I'm not trying to be pedantic. Its quite literally the road to microtransactions.

Am I wrong?
 




It has a negative effect on other forms of media/entertainment, and I have no reason to believe it wont have a negative impact on D&D as well.

So-called microtransactions in D&D don't really exist as far as I'm concerned, at least not on the level of video games. In video games an individual can get significant benefits from purchasing bits and pieces. In D&D? No one can pur,chase XP to level up faster unless of course buying pizza is a good bribe for the DM. In every case I've seen it's one person is buying and sharing with the group, so individuals are not getting extra features or access to magic. Even if someone is buying a feature and not sharing, they've always been able to do that just by purchasing an entire book and not sharing. The DM has always had last say on what's allowed.
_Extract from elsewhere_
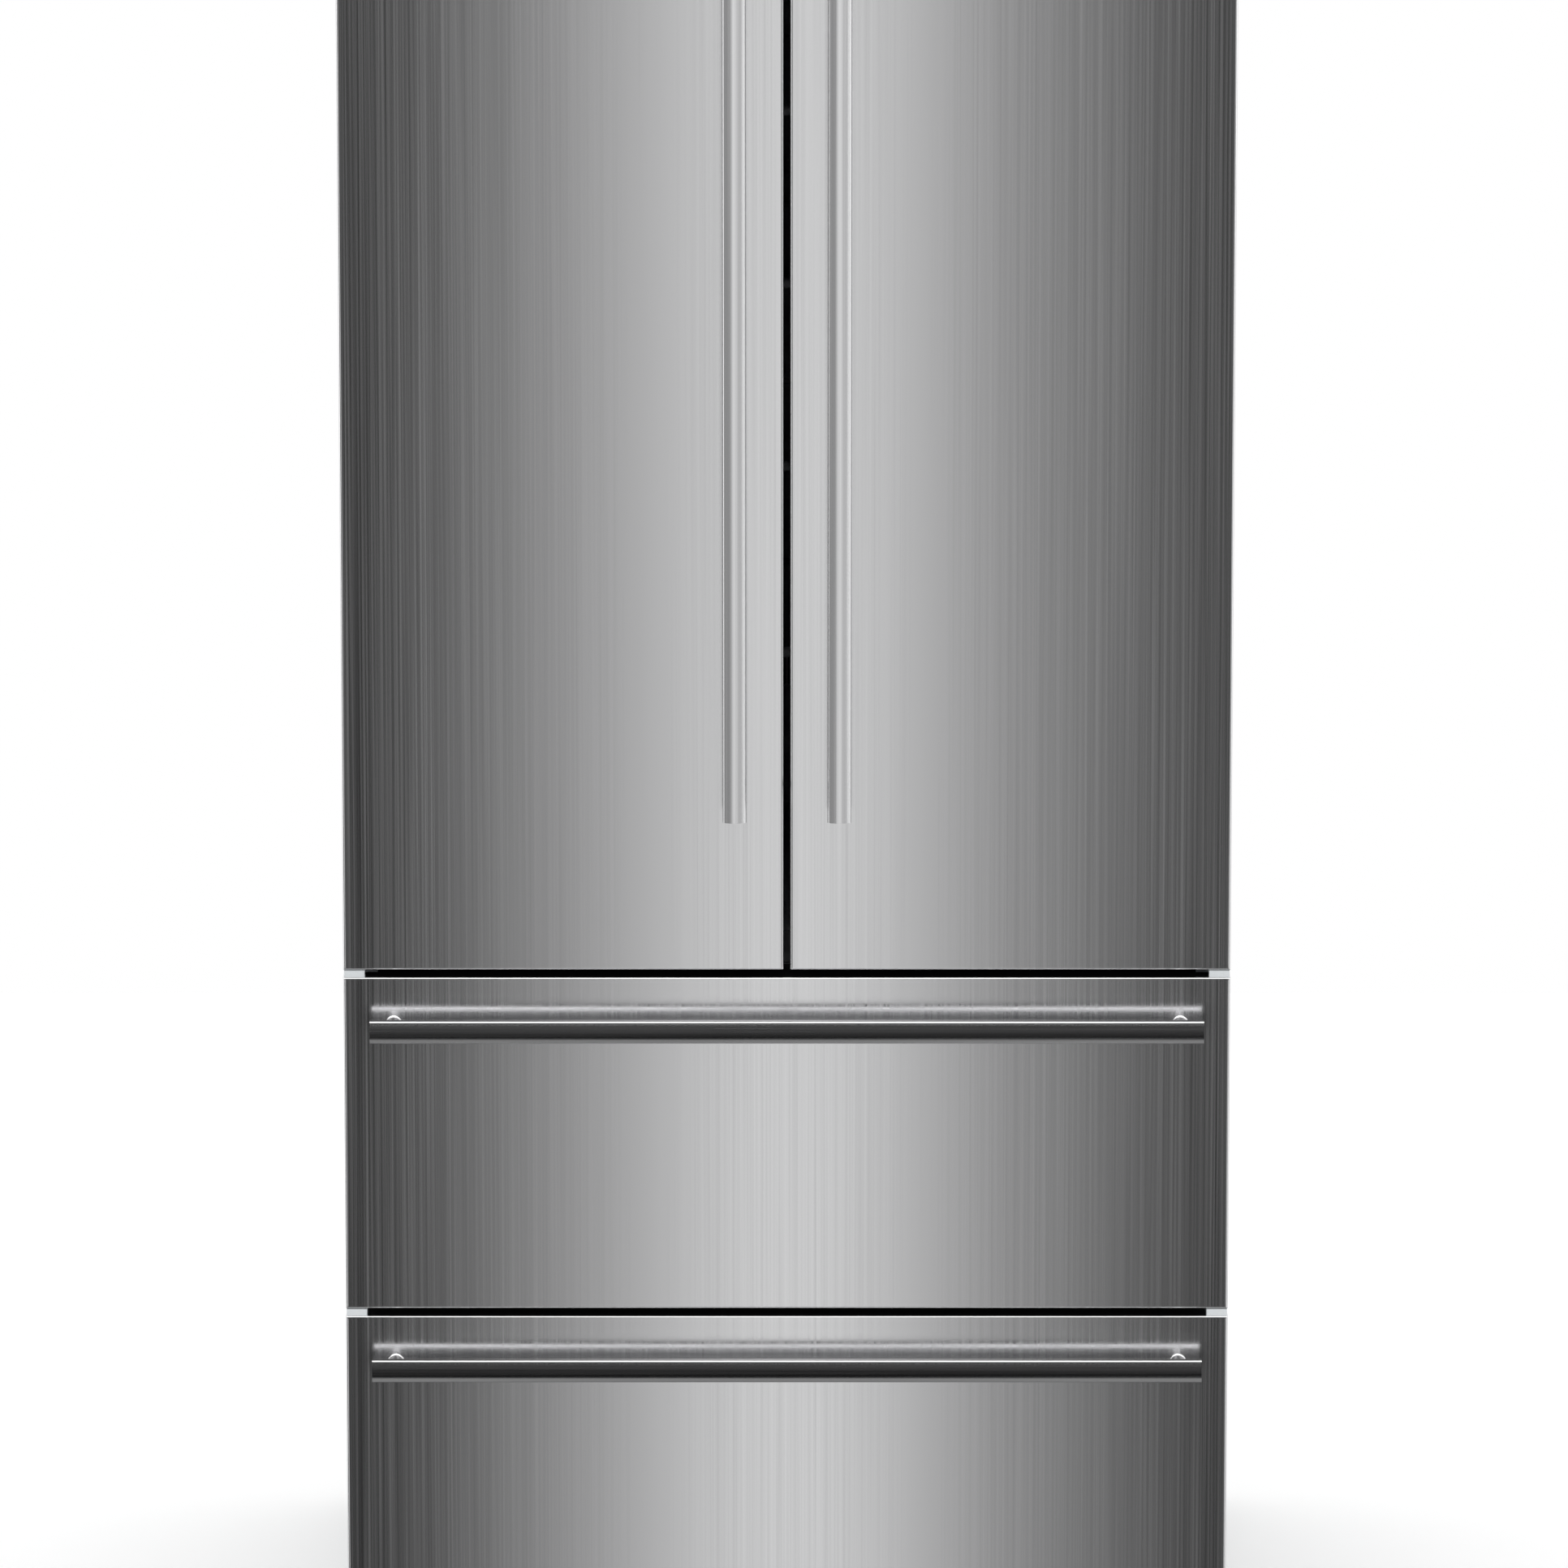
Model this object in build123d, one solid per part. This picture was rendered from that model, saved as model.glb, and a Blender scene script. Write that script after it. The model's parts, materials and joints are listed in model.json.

This has come up before. People float "microtransactions" as if it's some boogey man that will inevitably destroy the game, never explaining how that could actually happen. So, other that scary stories about things going bump in the video game, explain how paying less for content I want to use is a bad thing and I'll change my tune.
 


That wasn't the case when they did surveys after floating the idea in UA articles.
Again incorrect. It is the case.

WOTC added the artificer and tried to add the mystic.
WOTC wants new classes to be setting based. The issue literally is the only setting they produced need no new classes except one since they only produced old school settings and MTG settings.
 

Yes, tbh. It’s essentially a slipery slope argunent. DDB’s piecemeal purchasing simply lowers the entry cost for players, it doesn’t bait anyone into spending more money than they would just buying the books.

I find the counter of a slippery slope being less and less convincing as the years roll by. ;)

I can picture a time where Wizards doesnt release everything in books (actually they already dont) and instead drive traffic to Beyond. I can further picture a time where they release content that is player facing, that I would want, that is only available via microtransction.

Or at least, I can see them trying, because they are run by an executive level that would love that.

I just dont think thats a good direction, and offering small bits of content individually is absolutely a microtransaction.

That said, I'm not interested in a long pedantic back and forth, its too early, been too long a month, and I need an energy drink. :)
 

That wasn't the case when they did surveys after floating the idea in UA articles.
They've never surveyed the vast majority of players. The ones who take their UA surveys are the self-selected folks who go online to argue rules and stuff. They aren't the average Joe Player.

Also, do you have a link to where they said that? I can't recall hearing that from them.